Your instructions: Quote exactly the lines between the line containing "if empty is" and the line containing "imported = [obj", counting those two lines as part of the range. Leave the rest out.

Material:
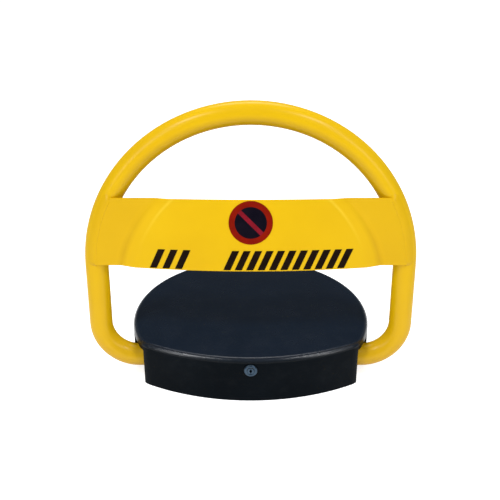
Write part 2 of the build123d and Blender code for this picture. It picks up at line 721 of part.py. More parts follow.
with BuildPart() as limit_magnet:
    pegs([upward(collar_x, PIVOT_Y, PIVOT_Z + 13)], 2.4, 2.8)
save(limit_magnet, "limit_magnet")

# a bracket that stands behind the collar, with one sensor over it and one behind it
with BuildPart() as sensor_bracket:
    span_box((collar_x - 8, collar_x + 8), (-36, -24), (PLATE_T, PLATE_T + 2))
    span_box((collar_x - 8, collar_x + 8), (-36, -34), (PLATE_T, 56))
    span_box((collar_x - 8, collar_x + 8), (-64, -34), (54, 56))
    pegs([upward(*sensor_foot, 0)], 2.5 + FIT, 10, Mode.SUBTRACT)
save(sensor_bracket, "sensor_bracket")

with BuildPart() as hall_sensors:
    span_box((collar_x - 4, collar_x + 4), (PIVOT_Y - 4, PIVOT_Y + 4), (51, 54))
    span_box((collar_x - 4, collar_x + 4), (-38, -36), (PIVOT_Z - 4, PIVOT_Z + 4))
save(hall_sensors, "hall_sensors")


# ---- battery ----
cell_r = 16.4
cell_length = 61.0
cell_xs = (tray_x[0] + 19, tray_x[1] - 19)
cell_z = PLATE_T + 2 + cell_r
cell_ys = (tray_y[0] + 3, tray_y[0] + 3 + cell_length)
with BuildPart() as battery_tray:
    span_box(tray_x, tray_y, (PLATE_T, 30))
    fillet(battery_tray.edges().filter_by(Axis.Z), 4)
    hollow_x = (tray_x[0] + 2, tray_x[1] - 2)
    hollow_y = (tray_y[0] + 2, tray_y[1] - 2)
    span_box(hollow_x, hollow_y, (PLATE_T + 2, 31), Mode.SUBTRACT)
save(battery_tray, "battery_tray")

with BuildPart() as battery_cells:
    for x in cell_xs:
        for y in cell_ys:
            pegs([along_y(x, y, cell_z)], cell_r, cell_length - 2)
            pegs([along_y(x, y + cell_length - 2, cell_z)], 4.5, 1.8)
save(battery_cells, "battery_cells")

strap_top = PLATE_T + 2 + 2 * cell_r + 0.6
with BuildPart() as battery_strap:
    outer = (tray_x[0] - 2.2, tray_x[1] + 2.2)
    span_box(outer, (74, 88), (PLATE_T, strap_top + 1.5))
    inner_gap = (tray_x[0] - 0.2, tray_x[1] + 0.2)
    span_box(inner_gap, (73, 89), (PLATE_T - 1, strap_top), Mode.SUBTRACT)
    span_box((outer[0] - 10, outer[0]), (74, 88), (PLATE_T, PLATE_T + 2))
    span_box((outer[1], outer[1] + 10), (74, 88), (PLATE_T, PLATE_T + 2))
    pegs([upward(x, y, 0) for x, y in strap_feet], 2.5 + FIT, 10, Mode.SUBTRACT)
save(battery_strap, "battery_strap")


# ---- electronics ----
board_z = 12.0
board_t = 1.6
with BuildPart() as board_standoffs:
    pegs([upward(x, y, PLATE_T) for x, y in board_feet], 3, board_z - PLATE_T)
    pegs([upward(x, y, 0) for x, y in board_feet], 1.5 + FIT, 20, Mode.SUBTRACT)
save(board_standoffs, "board_standoffs")

with BuildPart() as circuit_board:
    span_box(board_x, board_y, (board_z, board_z + board_t))
    # soldered controller chip
    span_box((68, 76), (56, 66), (board_z + board_t, board_z + board_t + 2))
    pegs([upward(x, y, 0) for x, y in board_feet], 1.5 + FIT, 20, Mode.SUBTRACT)
save(circuit_board, "circuit_board")

board_top = board_z + board_t
with BuildPart() as board_screws:
    cap_screws([upward(x, y, board_top) for x, y in board_feet], 1.5, 13, 2.7, 2.4)
save(board_screws, "board_screws")

with BuildPart() as relays:
    for x in (58, 76):
        span_box((x - 7.5, x + 7.5), (89, 108), (board_top, board_top + 15.5))
    fillet(relays.edges().filter_by(Axis.Z), 0.8)
save(relays, "relays")

with BuildPart() as receiver_module:
    span_box((62, 76), (48, 51), (board_top, board_top + 14))
save(receiver_module, "receiver_module")

with BuildPart() as buzzer:
    pegs([upward(74, 76, board_top)], 6, 9)
    pegs([upward(74, 76, board_top + 8)], 1.2, 2, Mode.SUBTRACT)
save(buzzer, "buzzer")

terminal_x = (52.0, 61.0)
terminal_y = (58.0, 84.0)
terminal_h = 12.0
with BuildPart() as terminal_block:
    span_box(terminal_x, terminal_y, (board_top, board_top + terminal_h))
    pegs([upward(56.5, y, board_top + 9) for y in (62, 67, 75, 80)], 1.8, 4, Mode.SUBTRACT)
save(terminal_block, "terminal_block")


# ---- cover lock and hooks ----
front_axis = along_y(0, FRONT_Y, LOCK_Z)
with BuildPart() as lock_body:
    pegs([front_axis.offset(-3)], LOCK_HEAD_R, 3)
    fillet(lock_body.edges().filter_by(GeomType.CIRCLE).group_by(Axis.Y)[0], 0.8)
    pegs([front_axis], LOCK_BARREL_R, 19)
    pegs([front_axis.offset(-4)], LOCK_CORE_R + RUN, 30, Mode.SUBTRACT)
save(lock_body, "lock_body")

with BuildPart() as lock_core:
    pegs([front_axis.offset(-2.6)], LOCK_CORE_R, 21.6)
    pegs([front_axis.offset(19)], 3.5, 7)
    pegs([front_axis.offset(-3)], 2.0, 5, Mode.SUBTRACT)
    with Locations(front_axis.offset(-1)):
        Box(7, 1.6, 5, mode=Mode.SUBTRACT)
save(lock_core, "lock_core")

with BuildPart() as lock_nut:
    with BuildSketch(front_axis.offset(COVER_WALL + 0.3)):
        RegularPolygon(8.5, 6, major_radius=False)
        Circle(LOCK_BARREL_R + RUN, mode=Mode.SUBTRACT)
    extrude(amount=4)
save(lock_nut, "lock_nut")

cam_y = FRONT_Y + 19.5
with BuildPart() as lock_cam:
    with BuildSketch(Plane(origin=(0, cam_y, LOCK_Z), x_dir=(1, 0, 0), z_dir=(0, 1, 0))):
        Circle(8)
        with Locations((13, 0)):
            Rectangle(26, 11)
        Circle(3.5 + RUN, mode=Mode.SUBTRACT)
    extrude(amount=3)
save(lock_cam, "lock_cam")

with BuildPart() as lock_keeper:
    span_box((34, 50), (-106, -90), (PLATE_T, PLATE_T + 3))
    span_box((31, 34), (-106, -90), (PLATE_T, LOCK_Z + 11))
    span_box((14, 34), (-106, -92), (LOCK_Z + 8, LOCK_Z + 11))
    pegs([upward(x, y, 0) for x, y in keeper_feet], 2.5 + FIT, 10, Mode.SUBTRACT)
save(lock_keeper, "lock_keeper")

with BuildPart() as side_hooks:
    for side in LEFT_RIGHT:
        span_box(sorted((side * 126, side * 144)), (-12, 12), (PLATE_T, PLATE_T + 3))
        span_box(sorted((side * 143, side * 146)), (-12, 12), (PLATE_T, 21))
        span_box(sorted((side * 143, side * 160)), (-12, 12), (18, 21))
    pegs([upward(x, y, 0) for x, y in hook_feet], 2.5 + FIT, 10, Mode.SUBTRACT)
save(side_hooks, "side_hooks")

with BuildPart() as m5_screws:
    on_3mm = [upward(x, y, PLATE_T + 3) for x, y in (*keeper_feet, *hook_feet)]
    on_2mm = [upward(x, y, PLATE_T + 2) for x, y in (*strap_feet, sensor_foot)]
    cap_screws(on_3mm, 2.5, 5.8, 3.8, 4)
    cap_screws(on_2mm, 2.5, 4.8, 3.8, 4)
save(m5_screws, "m5_screws")


# ---- leads ----
def lead(points, radius):
    """A cable along straight runs with an arc at each corner as large as the runs allow."""
    corners = [Vector(*point) for point in points]
    runs = [b - a for a, b in zip(corners, corners[1:])]
    radii = []
    for before, after in zip(runs, runs[1:]):
        half_turn = math.radians(before.get_angle(after)) / 2
        radii.append(0.45 * min(before.length, after.length) / math.tan(half_turn))
    print("lead", 2 * radius, "mm thick, bend radii", [round(bend, 1) for bend in radii])
    with BuildPart() as cable:
        with BuildLine() as route:
            FilletPolyline(*corners, radius=radii)
        start = route.wires()[0]
        with BuildSketch(Plane(origin=start @ 0, z_dir=start % 0)):
            Circle(radius)
        sweep()
    return cable


motor_back = motor_y + MOTOR_LENGTH + 3
terminal_z = board_top + 6
motor_route = [(WORM_X, motor_back, worm_z), (WORM_X, 94, worm_z), (38, 94, terminal_z)]
motor_route += [(38, 66, terminal_z), (terminal_x[0], 66, terminal_z)]
save(lead(motor_route, 2.0), "motor_lead")

battery_route = [(tray_x[1], 110, 21), (20, 110, 21), (46, 108, 22), (46, 76, terminal_z)]
battery_route += [(terminal_x[0], 76, terminal_z)]
save(lead(battery_route, 1.6), "battery_lead")

sensor_route = [(collar_x, -34, 42), (collar_x, 0, 42), (-24, 16, 46), (28, 17, 46), (56.5, 34, 44)]
sensor_route += [(56.5, 71, 42), (56.5, 71, board_top + terminal_h)]
save(lead(sensor_route, 1.4), "sensor_lead")
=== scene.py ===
"""The looks of a folding parking lock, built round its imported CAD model. Metres; front is -Y."""
import json
import math

import bmesh
import bpy
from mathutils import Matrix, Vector


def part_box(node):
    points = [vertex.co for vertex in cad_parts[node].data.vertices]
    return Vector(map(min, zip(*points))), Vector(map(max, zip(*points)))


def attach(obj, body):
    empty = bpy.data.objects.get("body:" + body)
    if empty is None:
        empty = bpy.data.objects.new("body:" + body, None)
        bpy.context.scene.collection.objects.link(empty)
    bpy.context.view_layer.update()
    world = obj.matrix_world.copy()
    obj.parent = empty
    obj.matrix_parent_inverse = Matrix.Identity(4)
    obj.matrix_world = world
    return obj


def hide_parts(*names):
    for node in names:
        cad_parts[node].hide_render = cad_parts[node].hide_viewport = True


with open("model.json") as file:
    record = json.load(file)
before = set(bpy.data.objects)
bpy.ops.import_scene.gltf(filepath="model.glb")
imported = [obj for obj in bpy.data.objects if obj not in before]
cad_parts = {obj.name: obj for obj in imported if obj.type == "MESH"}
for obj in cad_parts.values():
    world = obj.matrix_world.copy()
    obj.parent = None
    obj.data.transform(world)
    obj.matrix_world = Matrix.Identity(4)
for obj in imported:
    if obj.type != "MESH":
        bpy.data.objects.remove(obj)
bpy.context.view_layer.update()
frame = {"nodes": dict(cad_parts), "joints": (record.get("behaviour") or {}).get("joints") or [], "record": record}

MM = 0.001

# ---- the arm's own frame: x across, height along the arm, front out of its face ----
fold = next(j for j in frame["joints"] if j["name"] == "arm_fold")
PIVOT = Vector(fold["pos_m"])
LEAN = math.radians(4)
ARM_UP = Vector((0, math.sin(LEAN), math.cos(LEAN)))
ARM_FRONT = Vector((0, -math.cos(LEAN), math.sin(LEAN)))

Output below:
    if empty is None:
        empty = bpy.data.objects.new("body:" + body, None)
        bpy.context.scene.collection.objects.link(empty)
    bpy.context.view_layer.update()
    world = obj.matrix_world.copy()
    obj.parent = empty
    obj.matrix_parent_inverse = Matrix.Identity(4)
    obj.matrix_world = world
    return obj


def hide_parts(*names):
    for node in names:
        cad_parts[node].hide_render = cad_parts[node].hide_viewport = True


with open("model.json") as file:
    record = json.load(file)
before = set(bpy.data.objects)
bpy.ops.import_scene.gltf(filepath="model.glb")
imported = [obj for obj in bpy.data.objects if obj not in before]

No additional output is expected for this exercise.